In Allen v. Leet (6 L. D., 669), cited in the foregoing case, the affidavit alleged that "he had made due and diligent search for Dexter Leet and that he can not be found nor heard of, and that personal service of notice of this contest can not be made on said defendant in the State of Nebraska." All of which might be true and still the defendant be a resident of the State of Nebraska, for he might have absconded or con cealed himself so that personal service could not be had upon him. This affidavit is therefore not equivalent to an allegation of non-residence, and it was properly held to be defective.

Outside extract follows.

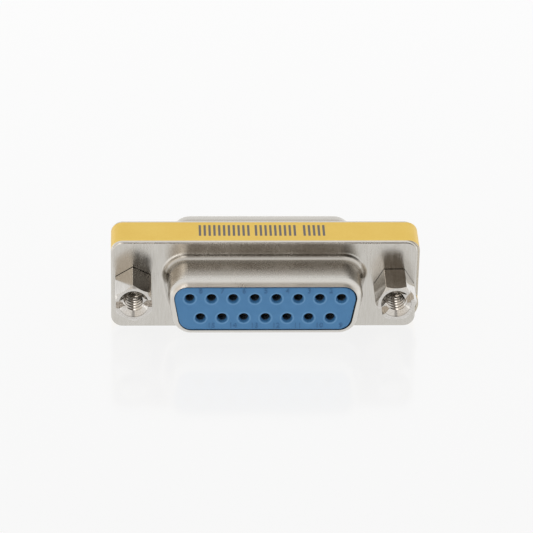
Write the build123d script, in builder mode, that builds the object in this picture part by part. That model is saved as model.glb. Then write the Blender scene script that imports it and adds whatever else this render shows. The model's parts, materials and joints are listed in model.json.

I find therefore that the affidavit in this case was a compliance with the rule, and was sufficient to authorize publication of notice of contest. The record also satisfactorily shows that contestant mailed a copy of the notice by registered letter to the last known address of claimant at least thirty days before the hearing, and that a like copy was posted in a conspicuous place on the land for at least two weeks prior to the day set for hearing, and as the provision requiring the same to be posted in the register's office during the period of publication was not in force at the time the contest was initiated, all the requirements of the law necessary to give jurisdiction to the register and receiver seem to have been complied with. The contest, then, having been properly initiated prior to the cash entry of De Haan, such entry was improperly allowed, under the act of June 15, 1880 (21 Stat., 237).

As this case had not been finally adjudicated at the rendition of the decision of the case of Friese v. Hobson (4 L. D., 580), it falls within the purview of that decision, which is again followed by Roberts v. Mahl, 6 L. D., 446, and Arnold v. Hildreth, 7 L. D., 500.

The evidence abundantly shows that at the time of the initiation of the contest the defendant had abandoned his entry, and taken up his permanent residence in Oregon, many hundred miles distant. The good faith of contestant is clearly shown by continued residence on the land and improvements, amounting to more than fifteen hundred dollars. The contest will therefore be sustained, and cash entry No. 1122 will be suspended to await final action on contestant's application to exercise his preference right.

The decision of your office is affirmed.